I'm guessing the problem is in the notation. You have written

p(k)=>k + 11

which looks like some kind of implication symbol. Are you actually trying to prove:

p(k) ≥ 11 + k ?

That is very easy to show. Is that really what your question is?

 

[Mark44]

I'm guessing the problem is in the notation. You have written

p(k)=>k + 11

which looks like some kind of implication symbol. Are you actually trying to prove:

p(k) ≥ 11 + k ?

That is very easy to show. Is that really what your question is?

From the OP,

p(n): v.at(n) => 11 + n.

p(n) is proposition/statement n. The statement itself is v.at(n) >= 11 + n. Here, v is an instance of the vector class in C++, and at(n) is a function that returns a reference to the value at index n.

 

[LCKurtz]

From the OP,

p(n) is proposition/statement n. The statement itself is v.at(n) >= 11 + n. Here, v is an instance of the vector class in C++, and at(n) is a function that returns a reference to the value at index n.

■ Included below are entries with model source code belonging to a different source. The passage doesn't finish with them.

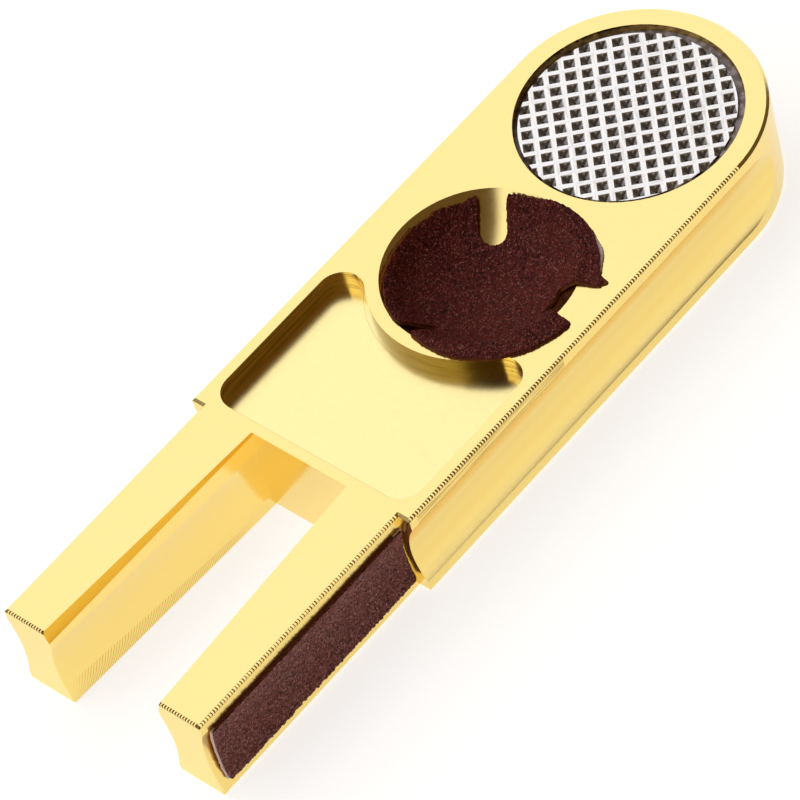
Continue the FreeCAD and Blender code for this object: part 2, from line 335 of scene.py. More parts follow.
def gold_finish():
    finish, tree, shader = new_finish("gold_plate", Metallic=1.0)
    point = point_in_mm(tree)
    split = add_node(tree, "ShaderNodeSeparateXYZ", {"Vector": point})
    x, y, z = split.outputs
    from_middle = calc(tree, "ABSOLUTE", y)
    facing = add_node(tree, "ShaderNodeNewGeometry").outputs["True Normal"]
    facing_up = add_node(tree, "ShaderNodeSeparateXYZ", {"Vector": facing}).outputs["Z"]
    upright = step_up(tree, calc(tree, "ABSOLUTE", facing_up), 0.6, 0.3)

    sides = place_group(tree, brushing, {"Point": point, "Stretch": (0.012, 1.0, 3.0), "Contrast": 1.1})
    past_recess = calc(tree, "MAXIMUM", calc(tree, "SUBTRACT", x, recess_x), 0.0)
    from_axis = add_node(tree, "ShaderNodeCombineXYZ", {"X": past_recess, "Y": y}).outputs[0]
    from_axis = add_node(tree, "ShaderNodeVectorMath", {0: from_axis}, operation="LENGTH").outputs["Value"]
    on_side = step_up(tree, from_axis, half_width - 1.9, half_width - 1.3)
    on_side = calc(tree, "MULTIPLY", on_side, upright)
    cloud = place_group(tree, brushing, {"Point": point, "Stretch": (0.8, 0.8, 0.8), "Contrast": 1.0})

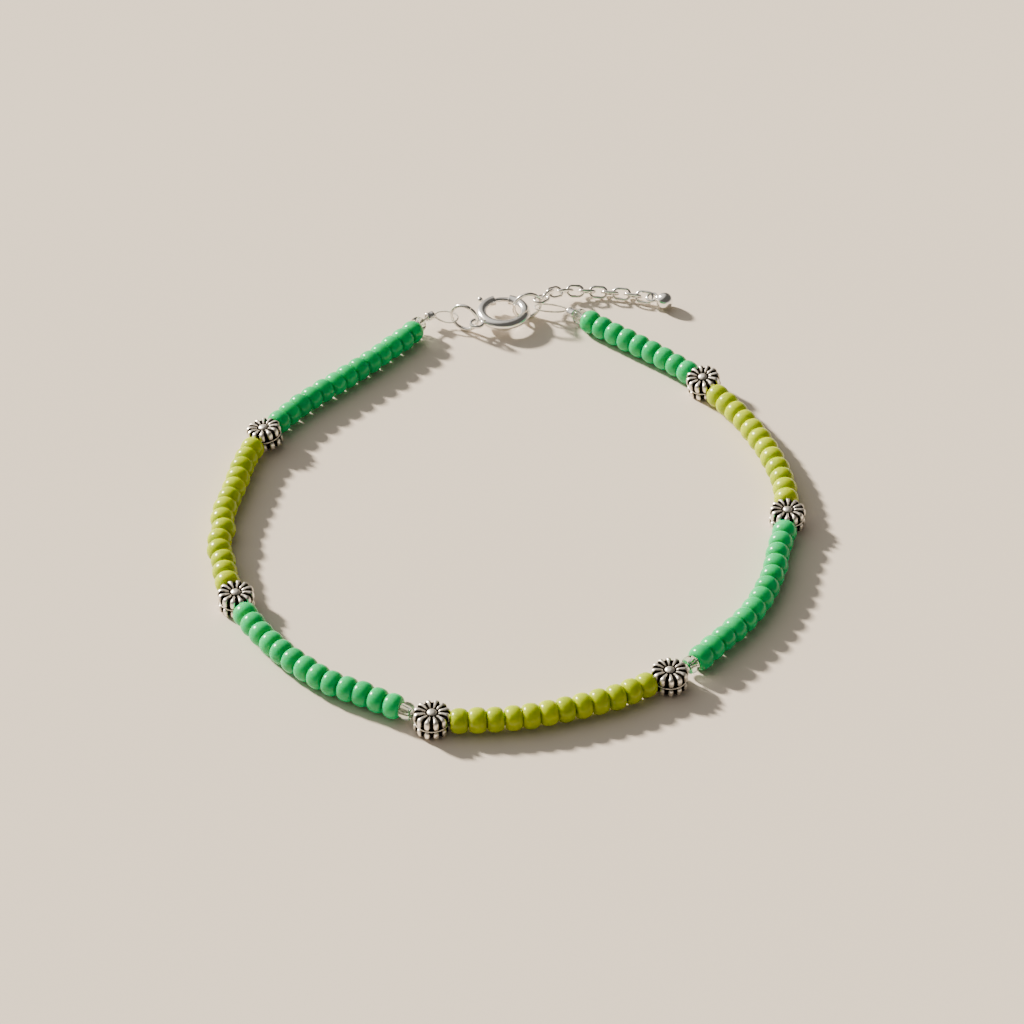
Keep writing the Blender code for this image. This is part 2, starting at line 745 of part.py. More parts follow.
def main():
    for item in list(bpy.data.objects):
        bpy.data.objects.remove(item, do_unlink=True)
    materials = {name: make_material(name) for name in COLOURS}
    silver = materials["silver_plate"]
    route, stations = thread_route()

    glass = materials["clear"]
    clear = turned_mesh("clear_bead", CLEAR_PROFILE, CLEAR_LENGTH, CLEAR_DIAMETER, CLEAR_HOLE, glass)
    strings = {}
    clear_number = 0
    for row in STRINGS:
        clear_number += bool(row[-1])
        strings[row[0]] = add_string(row, route, stations, materials, clear, clear_number)
    add_daisies(route, stations, materials["antique_silver"])

    add_clasp(silver)
    add_bolt(silver)
    ring = jump_ring_mesh(silver)
    crimp = turned_mesh("crimp", CRIMP_PROFILE, CRIMP_LENGTH, CRIMP_DIAMETER, CRIMP_HOLE, silver)

    facing = left_facing(route.at(stations["crimp_left"]))
    centre = left_ring_centre(facing)
    add_object("jump_ring_left", ring, placed(centre, facing))
    add_crimp("crimp_left", crimp, route, stations["crimp_left"], 1)
    add_thread_loop(
        strings["green_string_1"], route.at(stations["crimp_left"]), centre, facing, LEFT_LOOP_ROLL
    )

    facing = polar(HOOK_ANGLE)
    centre = right_ring_centre()
    add_object("jump_ring_right", ring, placed(centre, facing))
    add_crimp("crimp_right", crimp, route, stations["crimp_right"], -1)
    add_thread_loop(
        strings["green_string_4"], route.at(stations["crimp_right"]), centre, facing, RIGHT_LOOP_ROLL
    )
    add_chain(chain_route(centre), silver)


main()
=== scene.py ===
"""Beaded anklet: the finish of every bead, spacer and fitting, around the fixed frame.

Lengths are in metres. The frame gives the clasp, rings, links and ball their places, and the thread's
route gives the beads and daisies theirs.
"""
import json
import math

import bmesh
import bpy
import numpy as np
from bpy.props import FloatProperty, IntProperty, PointerProperty, StringProperty
from mathutils import Matrix, Vector


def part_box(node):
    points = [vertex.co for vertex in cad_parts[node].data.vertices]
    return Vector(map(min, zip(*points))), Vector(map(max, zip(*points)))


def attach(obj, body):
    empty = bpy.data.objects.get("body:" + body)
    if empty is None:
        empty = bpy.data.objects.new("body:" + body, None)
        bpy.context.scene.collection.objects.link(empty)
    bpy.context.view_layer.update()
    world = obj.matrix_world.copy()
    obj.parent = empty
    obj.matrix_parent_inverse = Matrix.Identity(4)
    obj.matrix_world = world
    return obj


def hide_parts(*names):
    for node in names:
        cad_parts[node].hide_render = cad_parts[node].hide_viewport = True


bl_info = {
    "name": "Beaded Anklet",
    "version": (1, 0, 0),
    "blender": (4, 5, 0),
    "location": "View3D > Sidebar > Anklet",
    "description": "Seed beads, daisy spacers, spring ring clasp and extension chain of an anklet",
    "category": "Object",
}

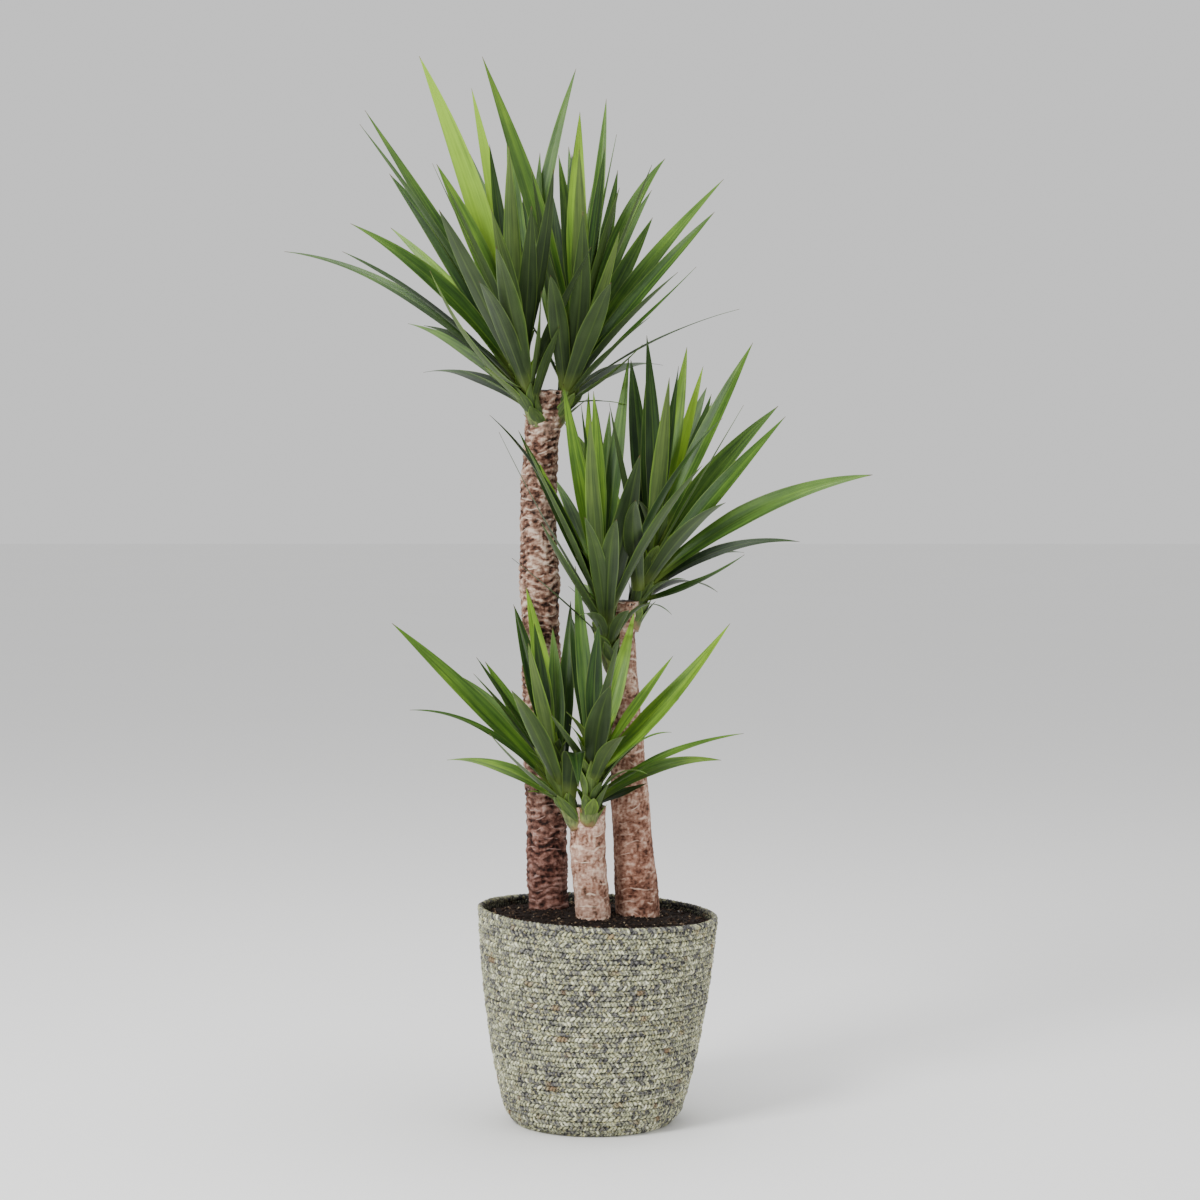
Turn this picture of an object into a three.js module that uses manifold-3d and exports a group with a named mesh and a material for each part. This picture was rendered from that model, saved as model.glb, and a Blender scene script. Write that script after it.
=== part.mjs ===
// Potted yucca: three bare canes of different heights, each with two leafy shoots,
// planted in soil inside a coiled seagrass basket with a thin plastic liner.
// Millimetres, +Z up. The origin is the middle of the basket's base, and -Y is the front.
import * as THREE from 'three';
import { mergeVertices } from 'three/addons/utils/BufferGeometryUtils.js';
import Module from 'manifold-3d';

const wasm = await Module();
wasm.setup();

// ---- Driving dimensions -------------------------------------------------------------

const GAP = 0.3;              // clearance between pieces that touch
const BASKET_HEIGHT = 236;
const BASKET_WALL = 7;
const RIM_ROUNDING = 1.5;     // the rim's bevel, inside and outside
const BASKET_OUTLINE = [      // radius and height up the outside, between foot and rim
  [78, 0], [90, 4], [99, 14], [104, 30], [110, 55], [116, 82], [125, 138], [130, 182], [134, 233],
];
const RIM_LEAN = 5.5;         // the mouth sits this far to the right of the foot
const RIM_DROP = 6;           // and its right side is this much lower than its middle
const LINER_WALL = 1;
const LINER_TOP = 214;
const SOIL_EDGE = 225;        // soil height at the basket wall
const SOIL_SHOULDER = 228;    // at its shoulder
const SOIL_CROWN = 232;       // and round the canes
const SOIL_MIDDLE = 233;
const SOIL_SHOULDER_AT = 0.75; // places on the soil, as shares of the way out to its edge
const SOIL_CROWN_AT = 0.45;
const BOWL_SPACING = 4;       // least height between a bowl's top and the point below it
const ROUND_SIDES = 32;       // flat sides round the basket, liner and soil
const CANE_SIDES = 12;
const CANE_RINGS = 16;
const RING_SWELL = 0.025;     // how far the leaf-scar rings stand out, as a share of the radius
const FLAT_SIDE_SLACK = 1.1;  // widens a hole's margin, as its flat sides come closer than its corners
const STEM_SIDES = 8;
const STEM_RINGS = 4;
const STEM_FOOT_RADIUS = 12;
const STEM_TOP_RADIUS = 7;
const LEAF_INSET = 0.5;       // where a leaf starts, as a share of its stem's radius
const LEAF_STEPS = 5;
const LEAF_THICKNESS = 1.8;
const LEAF_CHANNEL = 0.16;    // depth of the leaf's channel as a share of its width
const LEAF_FOOT = 0.55;       // width at the foot as a share of the full width
const LEAF_WIDEST = 0.4;      // where the leaf is widest, as a share of its length
const LEAF_TAPER = 1.7;       // how long it stays wide before its tip
const EDGE_MARGIN = 4;        // gaps added past each edge of a leaf that others are trimmed by
const FAN_RISES = [62, -8];   // rise of the first and last leaf of a rear fan, in degrees
const FAN_ARCH = 16;
const HEART_RISES = [82, 48]; // and of the young leaves round a crown
const HEART_ARCH = 0;
const HEART_WIDTH = 20;
const SIDE_TURN = 40;         // twist of such a leaf where it points straight to one side
const LOWEST_LEAF = 0.3;      // where the lowest leaf joins, as a share of the stem's length

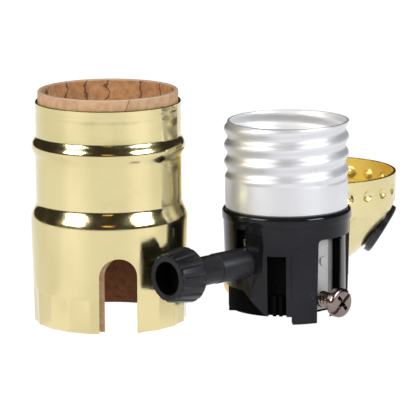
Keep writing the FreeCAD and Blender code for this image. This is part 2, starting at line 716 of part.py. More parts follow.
def detent_spring():
    """Bowed leaf on the chamber floor, under the cam."""
    high = STEM_UP - CAM_CORNER_R - CONTACT_GAP - SPRING_THICK
    path = [(-SPRING_HALF, CHAMBER_FLOOR), (-SPRING_HALF * 0.8, CHAMBER_FLOOR),
            (-SPRING_HALF * 0.3, high), (SPRING_HALF * 0.3, high),
            (SPRING_HALF * 0.8, CHAMBER_FLOOR), (SPRING_HALF, CHAMBER_FLOOR)]
    leaf = spun(strip(path, SPRING_THICK, SPRING_WIDE / 2), 90)
    leaf.translate(Vector(ROTOR_FRONT - CAM_LONG / 2, 0, 0))
    return leaf


def feed_blade():
    """Sprung blade on the chamber wall, from the switched plate's rivet to the rotor contact."""
    wall = -CHAMBER_HALF
    reach = -(ROTOR_R + BRASS + CONTACT_GAP + BRASS)
    finger = ROTOR_BACK - BRASS + FINGER_LONG / 2
    wide = (finger - FINGER_HALF, finger + FINGER_HALF)
    high, bend = PLATE_RIVET_UP + BLADE_ABOVE, STEM_UP + BLADE_BEND
    blade = block((CHAMBER_BACK + BLADE_SHY, CHAMBER_FRONT - BLADE_SHORT), (wall, wall + BRASS),
                  (PLATE_RIVET_UP - BLADE_BELOW, high))
    pad = block(wide, (reach, reach + BRASS), (STEM_UP - BLADE_PAD, bend))
    link = block(wide, (wall, reach + BRASS), (bend - BRASS, bend))
    drop = block(wide, (wall, wall + BRASS), (bend - BRASS, high))
    rivet = rod(PLATE_RIVET_R + RIVET_FIT, -BIG, 0, Vector(0, 1, 0), Vector(0, 0, PLATE_RIVET_UP))
    return blade.fuse([pad, link, drop]).cut(rivet).removeSplitter()


# ---- Screw shell ----
def thread_radius(turn, height):
    """Radius of the rolled thread's outside at an angle in degrees and a height."""
    middle = (THREAD_CREST_R + THREAD_ROOT_R) / 2
    wave = (THREAD_CREST_R - THREAD_ROOT_R) / 2
    crest = THREAD_CREST_UP + THREAD_PITCH * (turn - 180) / 360
    fade = min(1, max(0, (height - THREAD_LOW) / THREAD_FADE), max(0, (THREAD_TOP - height) / THREAD_FADE))
    fade = fade * fade * (3 - 2 * fade)
    threaded = middle + wave * math.cos(2 * math.pi * (height - crest) / THREAD_PITCH)
    return SCREW_SHELL_R + (threaded - SCREW_SHELL_R) * fade


def thread_plug(inset):
    """Solid bounded by one skin of the thread, drawn through its formula, and two discs."""
    low, high = COVER_TOP, SCREW_SHELL_TOP
    rows = round((high - low) / THREAD_PITCH * THREAD_ROWS)
    grid = []
    for column in range(THREAD_COLUMNS + 1):
        angle = 2 * math.pi * (column % THREAD_COLUMNS) / THREAD_COLUMNS
        line = []
        for row in range(rows + 1):
            height = low + (high - low) * row / rows
            turn = 360 * column / THREAD_COLUMNS + KNOB_TURNED
            radius = thread_radius(turn, height) - inset
            line.append(Vector(radius * math.cos(angle), radius * math.sin(angle), height))
        grid.append(line)
    surface = Part.BSplineSurface()
    surface.interpolate(grid)
    skin = surface.toShape()
    discs = []
    for height in (low, high):
        rim = [edge for edge in skin.Edges
               if all(abs(vertex.Z - height) < 1e-6 for vertex in edge.Vertexes)]
        discs.append(Part.Face(Part.Wire(rim)))
    hull = Part.Shell([skin] + discs)
    hull.sewShape()
    solid = Part.Solid(hull)
    if solid.Volume < 0:
        solid.reverse()
    return solid


def screw_shell():
    """Rolled aluminium shell with an inward lip riveted down on the cover."""
    lip = tube(SCREW_SHELL_R - TIN / 2, LIP_R, COVER_TOP, COVER_TOP + TIN)
    shell = thread_plug(0).cut(thread_plug(TIN)).fuse(lip)
    holes = [spun(rod(LIP_RIVET_R + RIVET_FIT, 0, COVER_TOP + 2 * TIN, UP,
                      Vector(LIP_RIVET_AT, 0, 0)), turn) for turn in LIP_RIVET_TURNS]
    return shell.cut(Part.makeCompound(holes))


def lip_rivet(turn):
    base = COVER_TOP + TIN
    rivet = turned(
        (0, BODY_TALL - LIP_RIVET_DEEP), (LIP_RIVET_R, BODY_TALL - LIP_RIVET_DEEP),
        (LIP_RIVET_R, base), *pan_head(LIP_RIVET_HEAD_R, base, LIP_RIVET_HEAD))
    rivet.translate(Vector(LIP_RIVET_AT, 0, 0))
    return spun(rivet, turn)


# ---- Centre contact ----
def centre_rivet_x():
    return (LEG_BACK + STRIP + FOOT_END) / 2


def centre_contact():
    """Folded strip: a leg into the chamber, a foot on the cover, and the raised tongue."""
    tongue = COVER_TOP + TONGUE_RISE
    path = [(LEG_BACK, LEG_LOW), (LEG_BACK, COVER_TOP + STRIP), (FOOT_END, COVER_TOP + STRIP),
            (FOOT_END + 1.6, tongue), (TONGUE_END - 1.2, tongue + STRIP),
            (TONGUE_END, tongue - 0.6)]
    contact = strip(list(reversed(path)), STRIP, STRIP_HALF)
    rivet = rod(CENTRE_RIVET_R + RIVET_FIT, 0, BIG, UP, Vector(centre_rivet_x(), 0, 0))
    return contact.cut(rivet)


def centre_rivet():
    base = COVER_TOP + STRIP
    rivet = turned(
        (0, base - CENTRE_RIVET_LONG), (CENTRE_RIVET_R, base - CENTRE_RIVET_LONG),
        (CENTRE_RIVET_R, base), *pan_head(CENTRE_RIVET_HEAD_R, base, CENTRE_RIVET_HEAD))
    rivet.translate(Vector(centre_rivet_x(), 0, 0))
    return rivet


# ---- Assembly ----
def shell_place():
    """Axis of the shell: it stands against the side of the knob, with its clearance."""
    along = KNOB_FACE - SHELL_BEHIND_FACE
    across = SKIRT_R + KNOB_REAR_R + KNOB_TO_SHELL
    return FreeCAD.Rotation(UP, KNOB_TURNED).multVec(Vector(along, -across, 0))


def nodes():
    """Every piece by name, each in its place on the floor."""
    shell = shell_place()
    cap = Vector(CAP_X, CAP_Y, 0)
    pieces = {
        "outer_shell": outer_shell().translated(shell),
        "shell_liner": shell_liner().translated(shell),
        "cap_shell": cap_shell().translated(cap),
        "cap_hub": cap_hub().translated(cap),
        "hub_set_screw": set_screw().translated(cap),
        "side_outlet_bushing": side_outlet_bushing().translated(cap)}
    interior = {
        "switch_body": switch_body(),
        "body_cover": body_cover(),
        "screw_shell": screw_shell(),
        "screw_shell_rivet_1": lip_rivet(LIP_RIVET_TURNS[0]),
        "screw_shell_rivet_2": lip_rivet(LIP_RIVET_TURNS[1]),
        "centre_contact": centre_contact(),
        "centre_contact_rivet": centre_rivet(),
        "neutral_plate": neutral_plate(),
        "neutral_plate_rivet": plate_rivet(RECESS_FLOOR - 3),
        "neutral_screw": terminal_screw(),
        "switched_plate": switched_plate(),
        "switched_plate_rivet": spun(plate_rivet(CHAMBER_HALF - BRASS), 180),
        "switched_screw": spun(terminal_screw(), 180),
        "knob": knob(),
        "stem_clip": stem_clip(),
        "switch_rotor": rotor(),
        "rotor_contact": rotor_contact(),
        "detent_spring": detent_spring(),
        "feed_blade": feed_blade()}
    for name, shape in interior.items():
        pieces[name] = spun(shape, KNOB_TURNED)
    return pieces


def floor_origin(shapes):
    """Shift that brings the middle of the floor under all pieces to the origin."""
    box = FreeCAD.BoundBox()
    for shape in shapes:
        box.add(shape.optimalBoundingBox(False))
    return Vector(-box.Center.x, -box.Center.y, -box.ZMin)


def main():
    os.makedirs("parts", exist_ok=True)
    pieces = nodes()
    shift = floor_origin(pieces.values())
    for name, shape in pieces.items():
        shape.translated(shift).exportStep(f"parts/{name}.step")
    print("interior axis at", [round(value, 4) for value in shift])


main()
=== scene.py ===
"""Looks of a turn-knob lamp holder that stands taken apart: shell, interior and cap."""
import math

import bpy
from mathutils import Matrix, Vector


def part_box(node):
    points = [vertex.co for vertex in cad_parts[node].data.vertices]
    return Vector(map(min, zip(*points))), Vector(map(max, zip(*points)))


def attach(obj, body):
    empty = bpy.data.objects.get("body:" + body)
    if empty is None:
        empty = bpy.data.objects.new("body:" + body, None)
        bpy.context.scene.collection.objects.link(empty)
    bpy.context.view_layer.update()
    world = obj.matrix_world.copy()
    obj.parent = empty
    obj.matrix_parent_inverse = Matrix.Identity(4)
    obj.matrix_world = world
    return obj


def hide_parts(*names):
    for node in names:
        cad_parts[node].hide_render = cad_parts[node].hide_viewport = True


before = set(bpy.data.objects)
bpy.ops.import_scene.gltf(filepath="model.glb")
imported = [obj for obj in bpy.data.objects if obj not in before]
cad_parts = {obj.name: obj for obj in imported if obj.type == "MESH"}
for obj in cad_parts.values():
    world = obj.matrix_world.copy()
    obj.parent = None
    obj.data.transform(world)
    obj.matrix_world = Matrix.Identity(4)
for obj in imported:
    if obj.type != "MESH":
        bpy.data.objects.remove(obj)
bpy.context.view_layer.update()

# ---- Set: camera, floor and lights ----
# A long lens a little above the floor, a white sweep whose glow carries a painted pool of light
# before each soft box and a painted falloff to dark far away, two soft boxes and a small warm lamp
# in front, and a dim room. The axes come from the frame.
MM = 0.001


def axis_of(node):
    """Upright axis of a node of the frame, through the middle of its box."""
    low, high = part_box(node)
    return (low.x + high.x) / 2, (low.y + high.y) / 2


INTERIOR = axis_of("screw_shell")
SHELL = axis_of("outer_shell")
CAP = axis_of("cap_hub")

CAMERA_BACK = 737.5 * MM
CAMERA_LEFT = 17.0 * MM
CAMERA_UP = 167.15 * MM
CAMERA_DOWN = 0.193
CAMERA_ROLL = -0.007
CAMERA_LENS, CAMERA_SENSOR = 300.8, 36
camera_data = bpy.data.cameras.new("camera")
camera_data.lens = CAMERA_LENS
camera_data.sensor_width = CAMERA_SENSOR
camera = bpy.data.objects.new("camera", camera_data)
bpy.context.scene.collection.objects.link(camera)
camera.matrix_world = (
    Matrix.Translation((INTERIOR[0] - CAMERA_LEFT, INTERIOR[1] - CAMERA_BACK, CAMERA_UP))
    @ Matrix.Rotation(math.pi / 2 - CAMERA_DOWN, 4, "X")
    @ Matrix.Rotation(CAMERA_ROLL, 4, "Z"))
bpy.context.scene.camera = camera
bpy.context.scene.view_settings.view_transform = "Standard"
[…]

Maybe I just don't see what the problem or what it has to do with C++ or its vector class. Isn't he just asking this question:

Given sequence of {v(n)} of integers which is sorted with v(1) = 12, show that v(n) ≥ 11 + n for all positive integers n? That is a perfectly sensible and easily proven statement. If that isn't what the question is, I need more clarification.